As well as lending you endurance, shells serve two other purposes. Generally, they act as a reprieve against death. Getting killed while inside a shell will simply knock your spirit form out of it, and once you get up you can climb back into your shell to resume combat. This only works once, however, functioning much like system employed by Sekiro: Shadows Die Twice. Also, your spirit form is as vulnerable as ever while outside of the shell, so you need to be careful about retrieving it while enemies are around.
More specifically, each shell acts as a distinct class. Harros the Vassal, for example, is the base class, OK at everything, exceptional at nothing. Eredrim the Venerable, meanwhile is your tank figure, with a huge health bar but low stamina. You can switch between shells whenever you like, although for your first run at least, you’ll probably stick with whichever one you feel most comfortable in. Whichever shell you choose, the base mechanics of combat are identical across the three. You’ve got a light attack, a heavy attack, and an ability to dodge and roll. All enemies are tough, and most will absolutely annihilate you unless you approach them with care and respect for their abilities.
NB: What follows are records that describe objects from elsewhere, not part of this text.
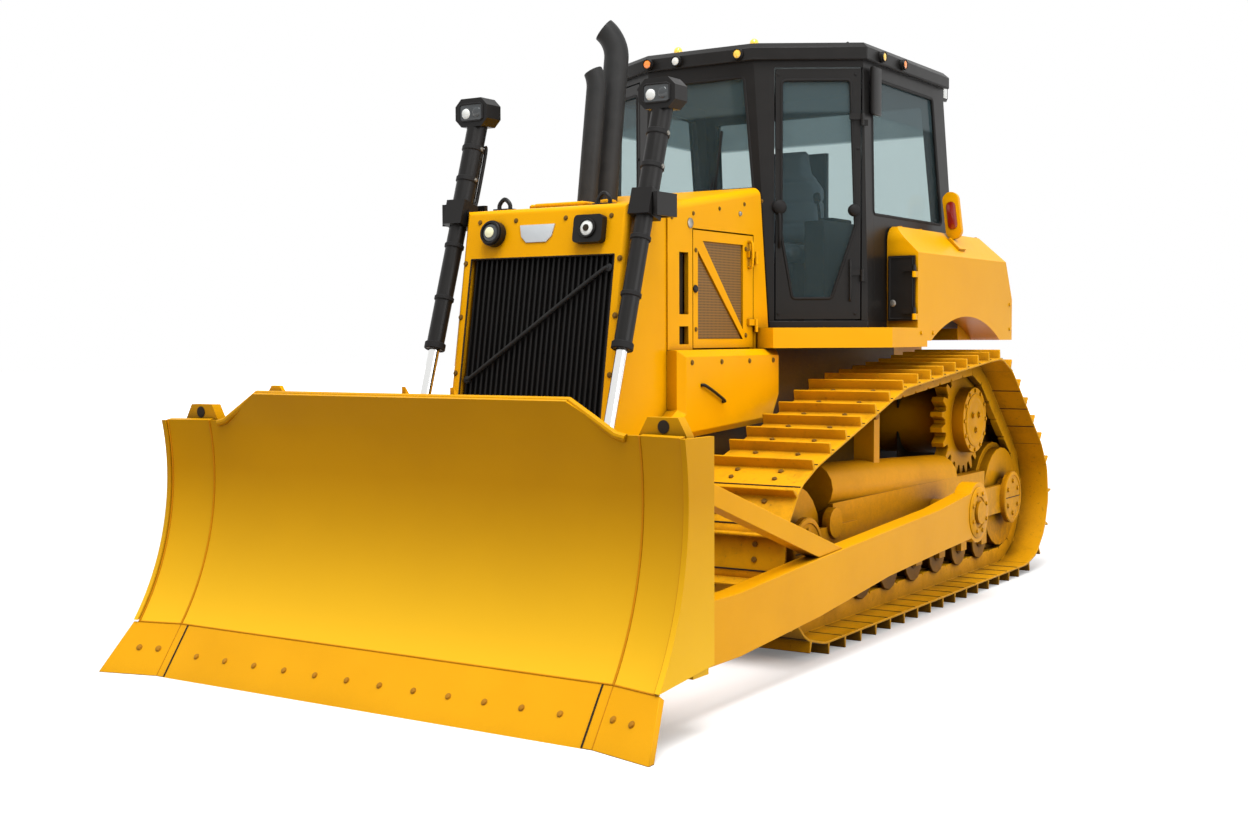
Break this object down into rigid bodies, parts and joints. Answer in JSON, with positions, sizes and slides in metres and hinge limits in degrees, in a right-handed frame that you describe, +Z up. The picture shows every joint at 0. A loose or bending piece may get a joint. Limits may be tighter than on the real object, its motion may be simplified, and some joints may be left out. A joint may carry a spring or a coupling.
{
  "type": "track-type tractor with a semi-U blade",
  "caption": "Crawler bulldozer with raised sprockets, a curved semi-U blade on push arms and a closed cab, for pushing and grading earth.",
  "frame": {"origin": "on the ground, at the middle of the machine's overall length and width, with the blade's edge and the track shoes resting on the ground", "axes": "+Z up, -Y the way the machine drives, with the blade in front, +X towards the machine's left side"},
  "size_m": [3.036, 5.73, 3.2557],
  "materials": {
    "yellow_enamel": "semi-gloss",
    "wear_steel": "worn satin",
    "black_enamel": "satin",
    "engine_paint": "satin",
    "chrome_rod": "polished",
    "cab_glass": "clear",
    "seat_fabric": "woven",
    "console_plastic": "moulded",
    "lamp_glass": "clear"
  },
  "bodies": {
    "tractor": {"track_left": "yellow_enamel", "track_right": "yellow_enamel", "idlers": "yellow_enamel", "track_rollers": "yellow_enamel", "sprockets": "yellow_enamel", "final_drives": "yellow_enamel", "track_frame_left": "yellow_enamel", "track_frame_right": "yellow_enamel", "main_frame": "yellow_enamel", "engine_block": "engine_paint", "equalizer_bar": "yellow_enamel", "radiator_guard": "yellow_enamel", "grille": "black_enamel", "hood": "yellow_enamel", "side_panels": "yellow_enamel", "stacks": "black_enamel", "cab_frame": "black_enamel", "cab_walls": "black_enamel", "cab_floor": "black_enamel", "cab_roof": "black_enamel", "cab_glass": "cab_glass", "operator_seat": "black_enamel", "seat_cushions": "seat_fabric", "control_console": "console_plastic", "fender_left": "yellow_enamel", "fender_right": "yellow_enamel", "fuel_tank": "yellow_enamel", "drawbar": "yellow_enamel", "tail_lamps": "yellow_enamel", "roof_lamps": "lamp_glass", "work_lamps": "lamp_glass", "lift_yokes": "black_enamel"},
    "blade_assembly": {"blade": "yellow_enamel", "cutting_edge": "wear_steel", "end_bits": "wear_steel", "push_arms": "yellow_enamel", "arm_braces": "yellow_enamel"},
    "lift_barrel_left": {"lift_barrel_left": "black_enamel"},
    "lift_barrel_right": {"lift_barrel_right": "black_enamel"},
    "lift_rod_left": {"lift_rod_left": "chrome_rod"},
    "lift_rod_right": {"lift_rod_right": "chrome_rod"},
    "cab_door_left": {"cab_door_left": "black_enamel", "door_glass_left": "cab_glass"},
    "cab_door_right": {"cab_door_right": "black_enamel", "door_glass_right": "cab_glass"},
    "engine_door_left": {"engine_door_left": "yellow_enamel"},
    "engine_door_right": {"engine_door_right": "yellow_enamel"},
    "access_cover_left": {"access_cover_left": "black_enamel"},
    "access_cover_right": {"access_cover_right": "black_enamel"}
  },
  "joints": [
    {"name": "blade_lift", "type": "hinge", "parent": "tractor", "child": "blade_assembly", "pos_m": [0, 1.04, 0.535], "axis": [-1, 0, 0], "range_deg": [-6.5, 15]},
    {"name": "lift_barrel_left_swing", "type": "hinge", "parent": "tractor", "child": "lift_barrel_left", "pos_m": [0.56, -1.333, 2.182], "axis": [-1, 0, 0], "range_deg": [-3.3, 7.4]},
    {"name": "lift_rod_left_slide", "type": "slide", "parent": "lift_barrel_left", "child": "lift_rod_left", "axis": [0, -0.3031, -0.953], "range_m": [-0.745, 0.325]},
    {"name": "cab_door_left", "type": "hinge", "parent": "tractor", "child": "cab_door_left", "pos_m": [0.86784, 0.45375, 2.30527], "axis": [0.0008, -0.0012, 1], "range_deg": [0, 155]},
    {"name": "engine_door_left", "type": "hinge", "parent": "tractor", "child": "engine_door_left", "pos_m": [0.518, -0.14867, 1.8], "axis": [0, 0, 1], "range_deg": [0, 100]},
    {"name": "access_cover_left", "type": "hinge", "parent": "tractor", "child": "access_cover_left", "pos_m": [1.07, 0.714, 1.87], "axis": [0, 0, 1], "range_deg": [0, 110]},
    {"name": "lift_barrel_right_swing", "type": "hinge", "parent": "tractor", "child": "lift_barrel_right", "pos_m": [-0.56, -1.333, 2.182], "axis": [-1, 0, 0], "range_deg": [-3.3, 7.4]},
    {"name": "lift_rod_right_slide", "type": "slide", "parent": "lift_barrel_right", "child": "lift_rod_right", "axis": [0, -0.3031, -0.953], "range_m": [-0.745, 0.325]},
    {"name": "cab_door_right", "type": "hinge", "parent": "tractor", "child": "cab_door_right", "pos_m": [-0.86784, 0.45375, 2.30527], "axis": [0.0008, 0.0012, -1], "range_deg": [0, 155]},
    {"name": "engine_door_right", "type": "hinge", "parent": "tractor", "child": "engine_door_right", "pos_m": [-0.518, -0.14867, 1.8], "axis": [0, 0, -1], "range_deg": [0, 100]},
    {"name": "access_cover_right", "type": "hinge", "parent": "tractor", "child": "access_cover_right", "pos_m": [-1.07, 0.714, 1.87], "axis": [0, 0, -1], "range_deg": [0, 110]}
  ],
  "couplings": [
    {"joint": "lift_barrel_left_swing", "follows": "blade_lift", "ratio": 0.4817},
    {"joint": "lift_rod_left_slide", "follows": "blade_lift", "m_per_rad": -2.786},
    {"joint": "lift_barrel_right_swing", "follows": "blade_lift", "ratio": 0.4817},
    {"joint": "lift_rod_right_slide", "follows": "blade_lift", "m_per_rad": -2.786}
  ]
}
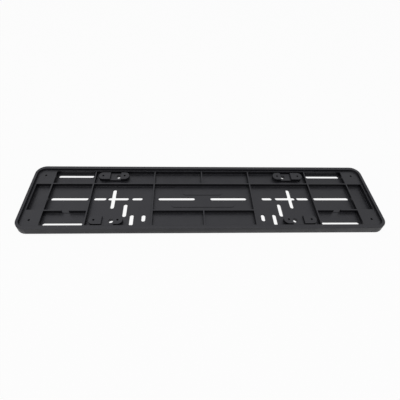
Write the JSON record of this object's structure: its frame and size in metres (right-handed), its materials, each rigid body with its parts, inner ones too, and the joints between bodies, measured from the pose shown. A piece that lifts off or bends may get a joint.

Although combat orbits close to the Dark Souls formula, it’s also where Mortal Shell makes its biggest departures. To start with, there’s no block button in Mortal Shell. Instead, you have the ability to “harden” briefly turning your shell into stone and deflecting all incoming damage for a couple of seconds after the first hit. Unlike blocking, hardening is not exclusively a defensive move. You can harden during any animation, which means you can harden halfway through an attack. This can be used for feinting and to interrupt the rhythms of enemy attacks, and adds a lot of nuance to Mortal Shell’s combat.
The other major difference is that health is primarily regained by parrying attacks, opening enemies up to a special counterattack that drains enemy health bars and replenishes your own. Combined with hardening, this system encourages you to get into enemies’ faces, to learn the nuances of both their combat styles and your own. Figuring out when to attack, when to harden, and when to parry against each enemy type makes for a wonderfully satisfying combat arc. Mortal Shell can be punishing, but it’s also possible to return the favour, carving through enemies with ease, and responding to damage taken with a swift counter that refills lost health.
Considering that Mortal Shell is made by a team of just 15 people, the way it captures the atmosphere of Dark Souls is impressive. One of its more interesting features is how the story is tied to upgrades. With each new ability you unlock for a shell, you unveil a little more information about who that person once was, and their relationships with other characters and the wider world. Using different items, meanwhile, increases your “Familiarity” with them, When Familiarity is maxed out, it confers more information and more bonuses on that item. For example, a mushroom called the Tarspore will poison you if you eat it. But max out your familiarity with it, and it will instead cure any poison effect you suffer from.
That being said, Mortal Shell also has some obvious limitations. These exhibit primarily in environment design. Fallgrim lacks the intricacy and subtlety of Lordran, mostly adopting a straightforward “Hub and Spoke” approach, with each pathway leading you by the nose to a climactic boss fight. Also, one of those environments, the massive obsidian temple known as Seat of Infinity is far superior to the others, which are comparatively standard fantasy fare of trap-filled dungeons and frigid ice caves. They’re not badly designed, but they are boring by comparison.
Another issue is enemy design. Or more specifically, enemy placement. Considering Mortal Shell’s size, there is a decent variety to opponents. But to keep the game challenging, Mortal Shell tends to pack environments with adversaries fairly tightly. This means you become over-familiar with each area’s enemy roster, and as a result combat loses some of its lustre. Bosses, meanwhile, are few and far between. There are about four main bosses and a couple of sub-bosses. About half of these make for decent fights, and none of them really live up to the awe that From Software’s mighty adversaries so often inspire.
Nonetheless, Mortal Shell still does an impressive amount with comparatively little, and although no classic, it is sufficiently strange and consistently entertaining. I hope that it does well for developers Cold Symmetry, as I’d like to see what the team could do with a proper budget available to them. For a game that’s wearing another’s game’s underwear, Mortal Shell cuts a surprisingly impressive figure.